Avoiding Gemological Crises

lfrederick@cahners.com

If you’re going to introduce something as easily misused as an undetectable diamond treatment, you should do so in a carefully thought-out manner that will cause the least disruption to the jewelry industry. Unfortunately, that didn’t happen in the case of General Electric’s secret new decolorizing treatment for brown and yellow diamonds. In fact, the introduction of the treatment quickly spiraled into a controversy that Gemological Institute of America president William Boyajian called “the greatest gemological crisis in my 23 years at GIA” (see “Mystery Diamond Treatment Dominates GIA Symposium,” p. 92).

There’s nothing wrong with transmuting ugly diamonds into beautiful ones and profiting from the alchemy. But this treatment, unlike most, can’t be detected with even sophisticated lab equipment, and that changes the nature of it from welcome to worrisome. Worrisome because the treated stones can so easily be passed off to retailers—and thence to consumers—as untreated. Imagine what the TV magazines would do if they ever traced such a purchase. The entire industry’s image would suffer yet another damaging blow.

The first misstep in this saga occurred even before the treatment was announced last spring by Lazare Kaplan International, the only dealer that’s marketing the diamonds (through a subsidiary in Antwerp called Pegasus Overseas Limited, or POL). LKI sent the stones to GIA’s Gem Trade Lab and other labs without alerting any of them they were color-treated. The labs innocently graded and returned the stones, believing all the time they were ordinary.

This may have served to confirm GE’s boast that the treatment is undetectable, but it was disappointing behavior from a venerable firm like LKI, which has had a long and close relationship with GIA. There was no need to be less than forthcoming, especially with GIA, which stands as the scientific guardian of the industry.

Moreover, GIA was kept too much in the dark after LKI made the treatment public. GIA pressed for information but was given very little. LKI said it couldn’t reveal any details because it had signed a confidentiality agreement with GE, which fears losing the treatment to a competitor. But what prevented LKI from sending GIA stones before and after treatment, so the Gem Trade Lab could learn more on its own about the mysterious process? Why not tell how to distinguish treated stones from untreated ones? As Boyajian said, “True, the specific process is GE’s business. But the ability to identify the process and ultimately to identify diamonds treated with it is the diamond industry’s business. If diamonds are treated in any way, then the trade has a right to know—and ultimately so does the consumer.”

LKI belatedly considered the issue of potential abuse by agreeing—at GIA’s insistence—to inscribe “GE-POL” on the girdle of all treated stones, but this is a pretty weak safeguard given the ease with which any inscription can be polished off. In fact, de-inscribed stones have already turned up at GIA and quite possibly are circulating in the open market as you read this. How many more will be purged of their identification five or 10 years from now? This disturbing prospect leaves jewelers with the unpalatable choice of warning customers that the natural diamond they’re buying might in fact be treated.

How can this kind of traumatizing scenario be avoided when other new treatments, substitutes, or synthetics are discovered in the future?
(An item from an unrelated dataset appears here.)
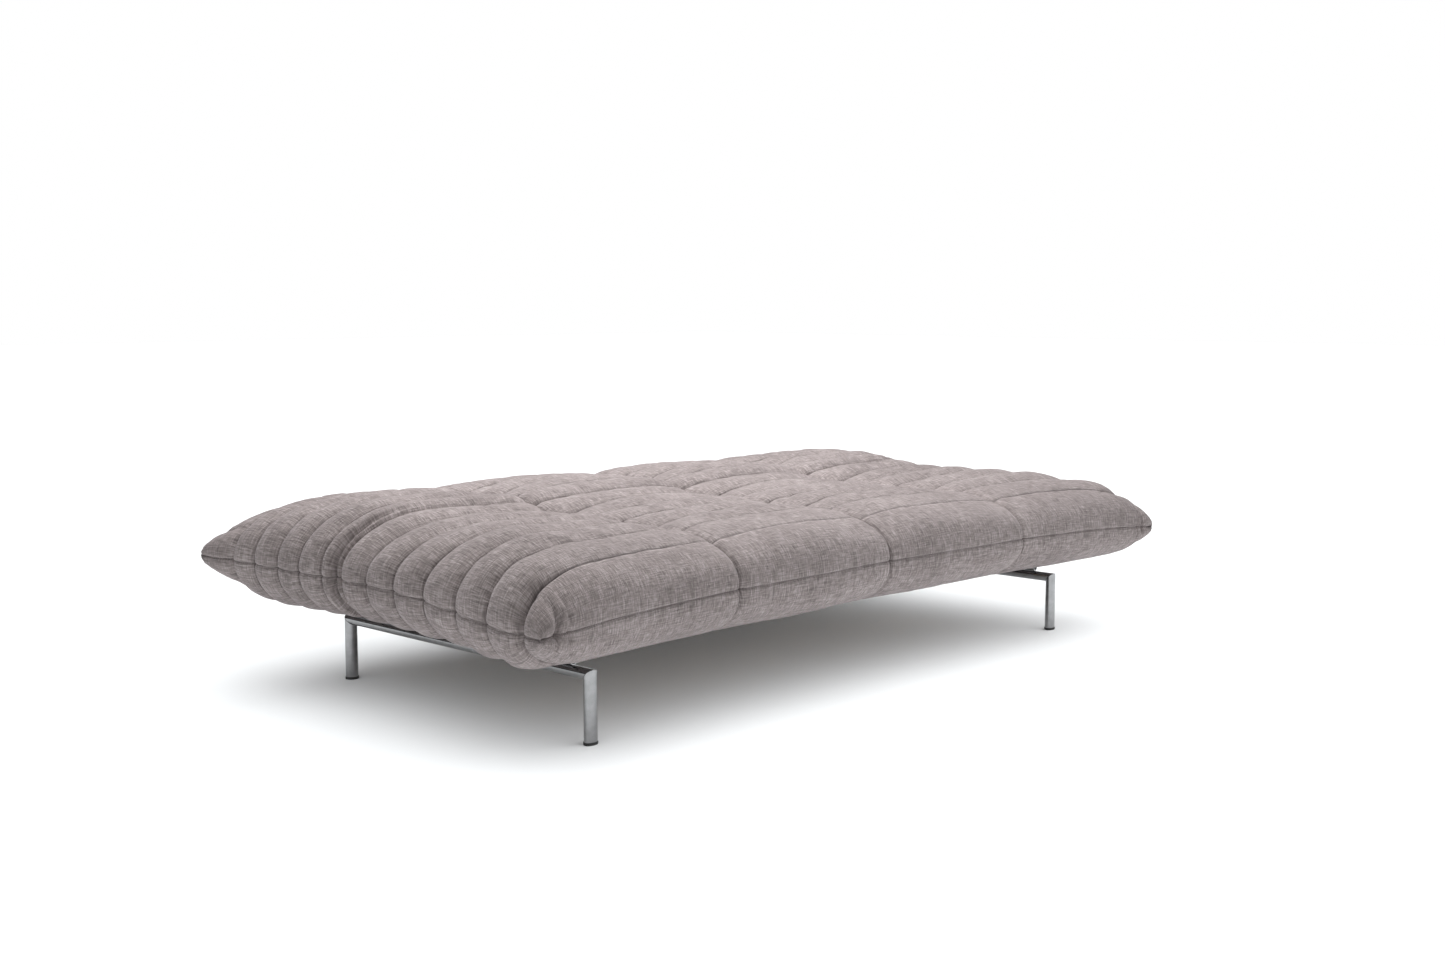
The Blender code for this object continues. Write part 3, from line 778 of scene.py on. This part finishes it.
# The room's glow by the height of a direction: bright up to a little over the horizon, and dim above.
GLOW = ((0.18, 1.0), (0.27, 0.10))
world = bpy.data.worlds.new("studio")
bpy.context.scene.world = world
world.use_nodes = True
tree = world.node_tree
direction = tree.nodes.new("ShaderNodeTexCoord")
split = tree.nodes.new("ShaderNodeSeparateXYZ")
tree.links.new(direction.outputs["Generated"], split.inputs["Vector"])
height = tree.nodes.new("ShaderNodeMath")
height.operation = "MULTIPLY_ADD"
height.inputs[1].default_value = height.inputs[2].default_value = 0.5
tree.links.new(split.outputs["Z"], height.inputs[0])
ring = tree.nodes.new("ShaderNodeValToRGB")
tree.links.new(height.outputs[0], ring.inputs["Fac"])
ring.color_ramp.interpolation = "EASE"
for stop, (z, glow) in zip(ring.color_ramp.elements, GLOW):
    stop.position = 0.5 + z / 2
    stop.color = (glow, glow, glow, 1)
tree.links.new(ring.outputs["Color"], tree.nodes["Background"].inputs["Color"])


def add_lamp(name, kind, place, away, only_floor, **settings):
    """A soft light that shines against the direction away, on the floor only or on all but the floor."""
    data = bpy.data.lights.new(name, kind)
    for setting, value in settings.items():
        setattr(data, setting, value)
    lamp = bpy.data.objects.new(name, data)
    lamp.location = place
    lamp.rotation_euler = Vector(away).to_track_quat("Z", "Y").to_euler()
    bpy.context.scene.collection.objects.link(lamp)
    lit = bpy.data.collections.new(f"{name}_lit")
    lit.objects.link(floor)
    lit.collection_objects[0].light_linking.link_state = "INCLUDE" if only_floor else "EXCLUDE"
    lamp.light_linking.receiver_collection = lit


add_lamp("floor_light", "SUN", (0, 0, 3), (0.25, -0.85, 1), True, energy=6.2, angle=math.radians(164))
add_lamp("softbox", "AREA", (0.08, 0.38, 2.55), (0.04, 0.15, 1), False, energy=134, shape="SQUARE", size=2.4)
add_lamp(
    "side_fill", "AREA", (1.40, -2.30, 1.20), (0.35, -0.90, 0.45), False, energy=9.5, shape="SQUARE", size=1.4
)

CAMERA_PLACE = (-3.030, -2.971, 0.896)
CAMERA_YAW, CAMERA_PITCH = math.radians(44.18), math.radians(6.19)
CAMERA_LENS, CAMERA_SENSOR = 41.72, 36.0     # in millimetres
camera_data = bpy.data.cameras.new("camera")
camera_data.lens = CAMERA_LENS
camera_data.sensor_width = CAMERA_SENSOR
camera = bpy.data.objects.new("camera", camera_data)
camera.location = CAMERA_PLACE
look = Vector((math.cos(CAMERA_YAW), math.sin(CAMERA_YAW), -math.tan(CAMERA_PITCH)))
camera.rotation_euler = look.to_track_quat("-Z", "Y").to_euler()
bpy.context.scene.collection.objects.link(camera)
bpy.context.scene.camera = camera
bpy.context.scene.view_settings.view_transform = "Standard"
The example of synthetic moissanite offers a laudable example. Before the manufacturers put that product on the market, they went to GIA, showed its gemologists the stones and how they were made, and helped the institute find a detection technique. Not a single carat of moissanite was sold to the public until testing equipment was available to any jeweler who wanted it.

In health care, this kind of approach is called preventive, and there are even doctors of preventive medicine. In the jewelry industry, we need a protocol of prevention so that jewelers—and Bill Boyajian, too—can get through the next 23 years without being summoned to the jewelry ER.